INFORMATION SHOWN ::

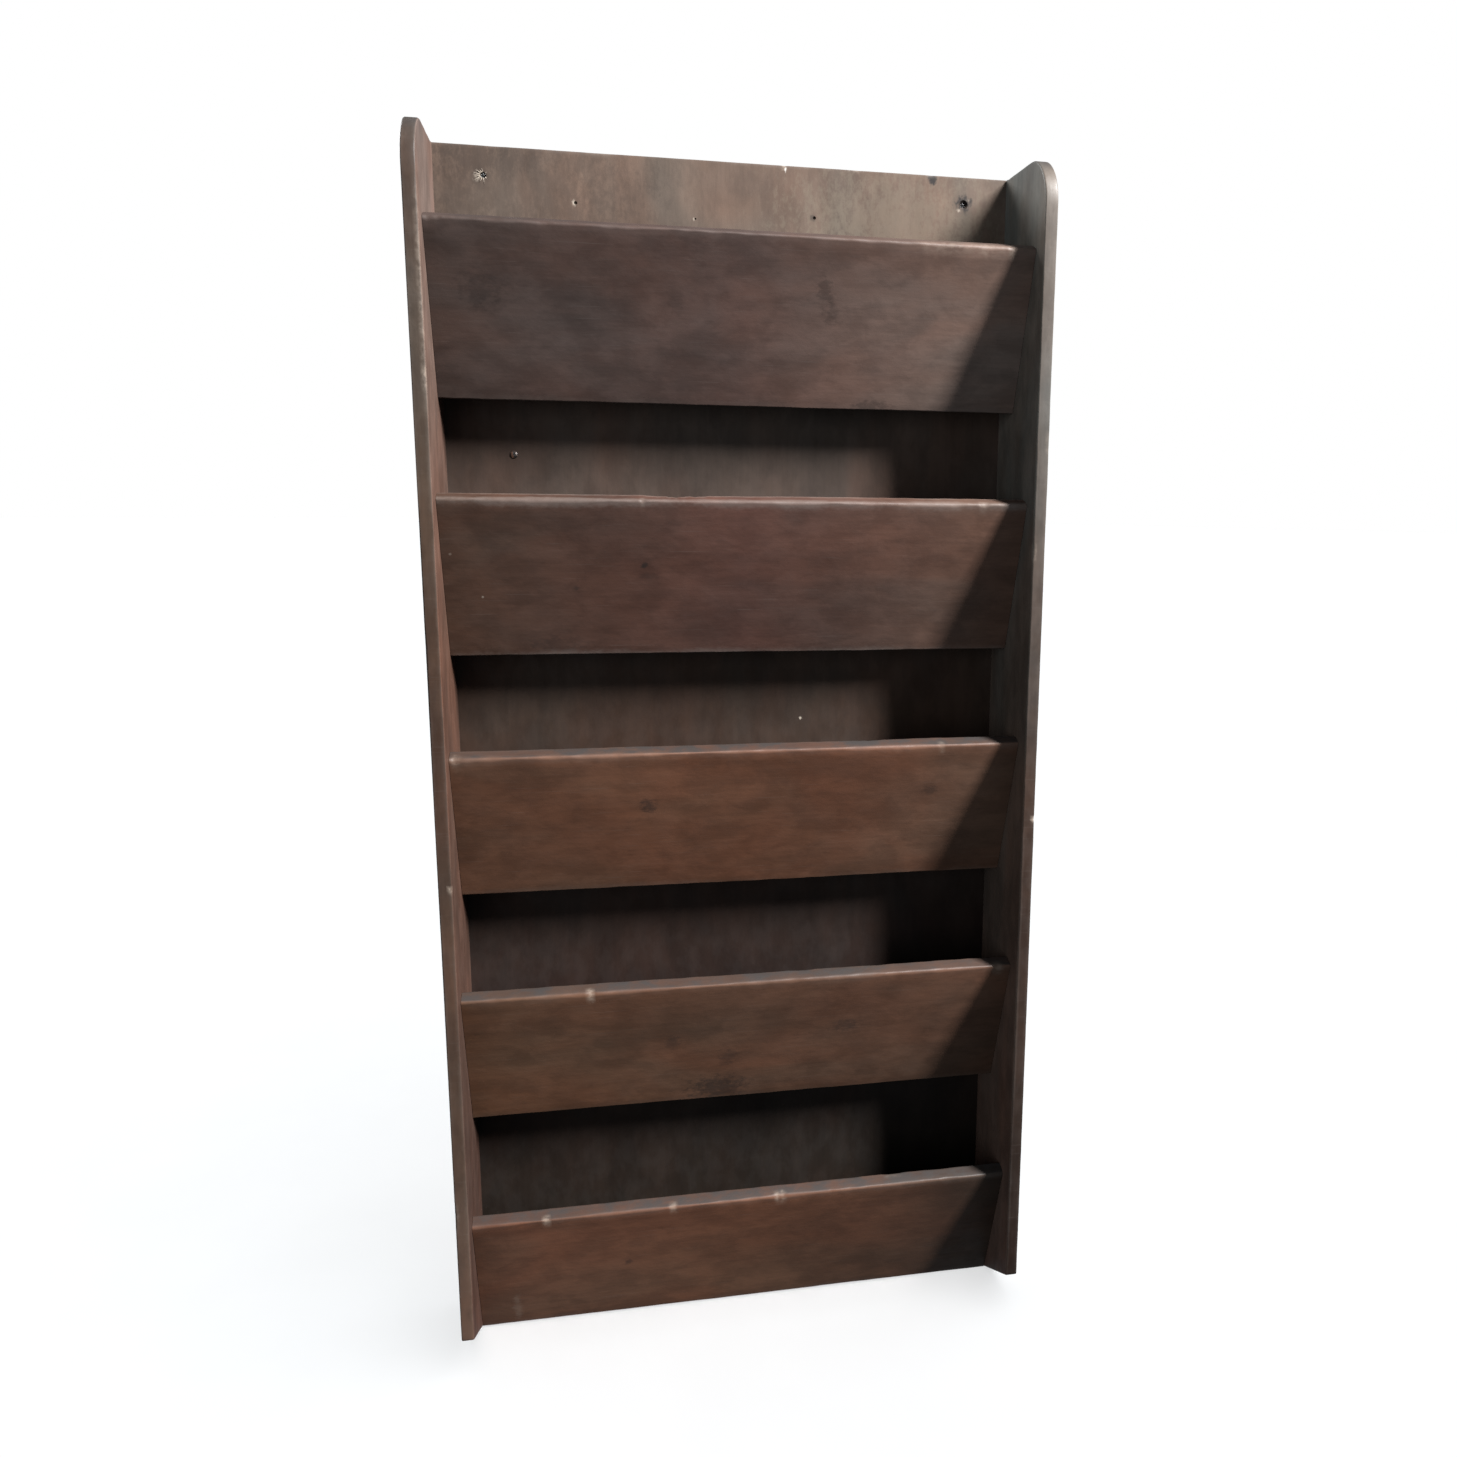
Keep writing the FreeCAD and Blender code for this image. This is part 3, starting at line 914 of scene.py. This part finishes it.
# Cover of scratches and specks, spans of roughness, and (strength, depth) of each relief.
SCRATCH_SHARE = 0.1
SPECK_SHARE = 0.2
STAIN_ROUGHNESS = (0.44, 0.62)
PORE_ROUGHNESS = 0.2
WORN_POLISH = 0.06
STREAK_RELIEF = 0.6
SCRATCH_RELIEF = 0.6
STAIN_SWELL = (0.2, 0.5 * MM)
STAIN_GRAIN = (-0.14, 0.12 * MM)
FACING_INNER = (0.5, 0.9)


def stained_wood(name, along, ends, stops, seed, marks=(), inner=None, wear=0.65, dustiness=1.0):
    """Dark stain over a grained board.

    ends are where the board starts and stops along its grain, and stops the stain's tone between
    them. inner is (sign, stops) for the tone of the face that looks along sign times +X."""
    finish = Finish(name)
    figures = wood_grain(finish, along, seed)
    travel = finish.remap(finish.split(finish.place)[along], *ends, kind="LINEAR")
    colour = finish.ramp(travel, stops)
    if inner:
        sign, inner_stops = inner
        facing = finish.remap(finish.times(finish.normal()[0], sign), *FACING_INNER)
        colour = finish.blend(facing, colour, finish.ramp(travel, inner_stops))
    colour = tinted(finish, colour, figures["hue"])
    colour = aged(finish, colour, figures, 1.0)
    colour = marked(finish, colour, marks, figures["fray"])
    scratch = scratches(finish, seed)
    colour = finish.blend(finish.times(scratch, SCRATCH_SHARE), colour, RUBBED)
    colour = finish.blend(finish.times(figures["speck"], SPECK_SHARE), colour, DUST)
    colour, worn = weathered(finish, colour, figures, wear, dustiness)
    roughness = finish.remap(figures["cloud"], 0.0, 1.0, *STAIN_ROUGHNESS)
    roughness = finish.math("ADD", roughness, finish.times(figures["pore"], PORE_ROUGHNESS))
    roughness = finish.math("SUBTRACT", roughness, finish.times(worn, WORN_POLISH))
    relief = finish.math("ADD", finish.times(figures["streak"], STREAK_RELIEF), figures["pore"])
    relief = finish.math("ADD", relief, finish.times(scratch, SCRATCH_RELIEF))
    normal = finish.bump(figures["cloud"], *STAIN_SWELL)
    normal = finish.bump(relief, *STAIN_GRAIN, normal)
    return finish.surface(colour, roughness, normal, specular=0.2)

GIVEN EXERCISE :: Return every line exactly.

RESULT FOR THIS EXERCISE ::
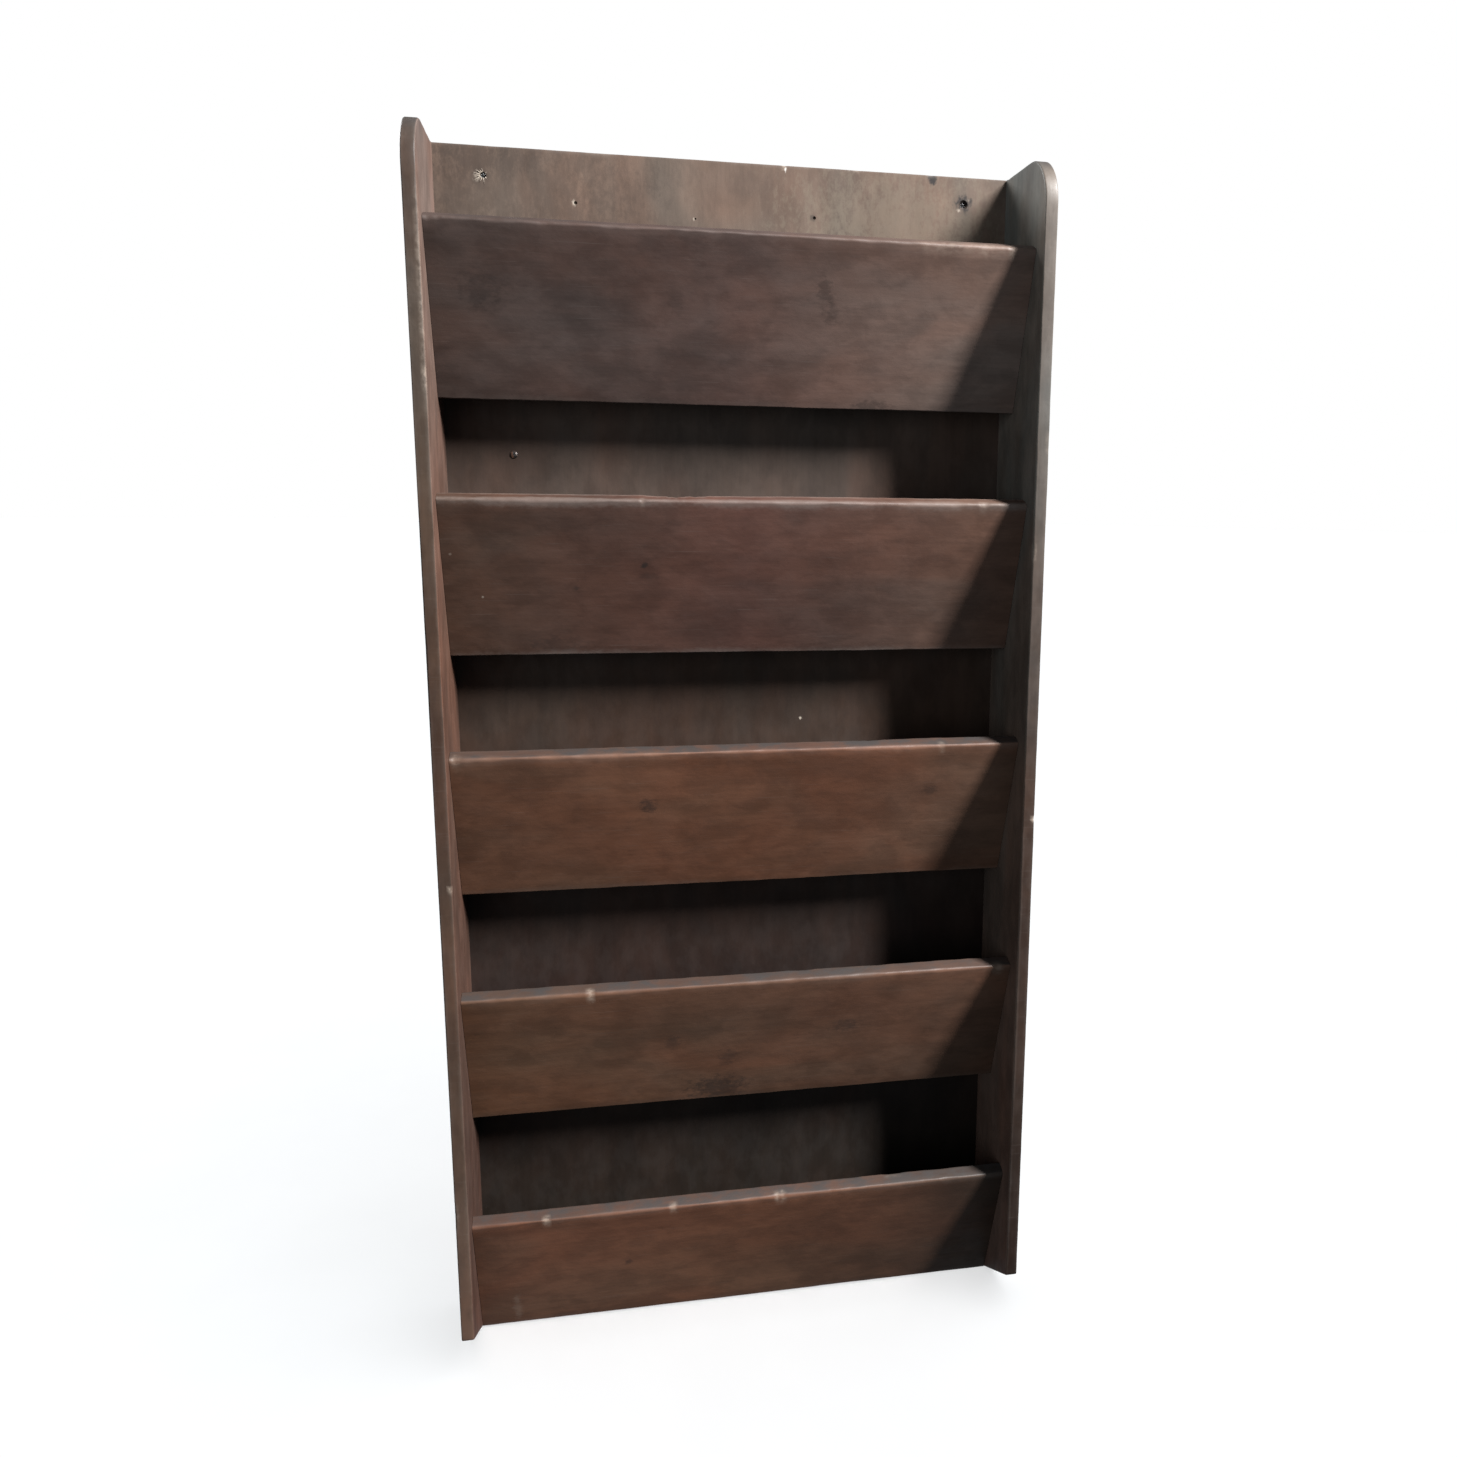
Keep writing the FreeCAD and Blender code for this image. This is part 3, starting at line 914 of scene.py. This part finishes it.
# Cover of scratches and specks, spans of roughness, and (strength, depth) of each relief.
SCRATCH_SHARE = 0.1
SPECK_SHARE = 0.2
STAIN_ROUGHNESS = (0.44, 0.62)
PORE_ROUGHNESS = 0.2
WORN_POLISH = 0.06
STREAK_RELIEF = 0.6
SCRATCH_RELIEF = 0.6
STAIN_SWELL = (0.2, 0.5 * MM)
STAIN_GRAIN = (-0.14, 0.12 * MM)
FACING_INNER = (0.5, 0.9)


def stained_wood(name, along, ends, stops, seed, marks=(), inner=None, wear=0.65, dustiness=1.0):
    """Dark stain over a grained board.

    ends are where the board starts and stops along its grain, and stops the stain's tone between
    them. inner is (sign, stops) for the tone of the face that looks along sign times +X."""
    finish = Finish(name)
    figures = wood_grain(finish, along, seed)
    travel = finish.remap(finish.split(finish.place)[along], *ends, kind="LINEAR")
    colour = finish.ramp(travel, stops)
    if inner:
        sign, inner_stops = inner
        facing = finish.remap(finish.times(finish.normal()[0], sign), *FACING_INNER)
        colour = finish.blend(facing, colour, finish.ramp(travel, inner_stops))
    colour = tinted(finish, colour, figures["hue"])
    colour = aged(finish, colour, figures, 1.0)
    colour = marked(finish, colour, marks, figures["fray"])
    scratch = scratches(finish, seed)
    colour = finish.blend(finish.times(scratch, SCRATCH_SHARE), colour, RUBBED)
    colour = finish.blend(finish.times(figures["speck"], SPECK_SHARE), colour, DUST)
    colour, worn = weathered(finish, colour, figures, wear, dustiness)
    roughness = finish.remap(figures["cloud"], 0.0, 1.0, *STAIN_ROUGHNESS)
    roughness = finish.math("ADD", roughness, finish.times(figures["pore"], PORE_ROUGHNESS))
    roughness = finish.math("SUBTRACT", roughness, finish.times(worn, WORN_POLISH))
    relief = finish.math("ADD", finish.times(figures["streak"], STREAK_RELIEF), figures["pore"])
    relief = finish.math("ADD", relief, finish.times(scratch, SCRATCH_RELIEF))
    normal = finish.bump(figures["cloud"], *STAIN_SWELL)
    normal = finish.bump(relief, *STAIN_GRAIN, normal)
    return finish.surface(colour, roughness, normal, specular=0.2)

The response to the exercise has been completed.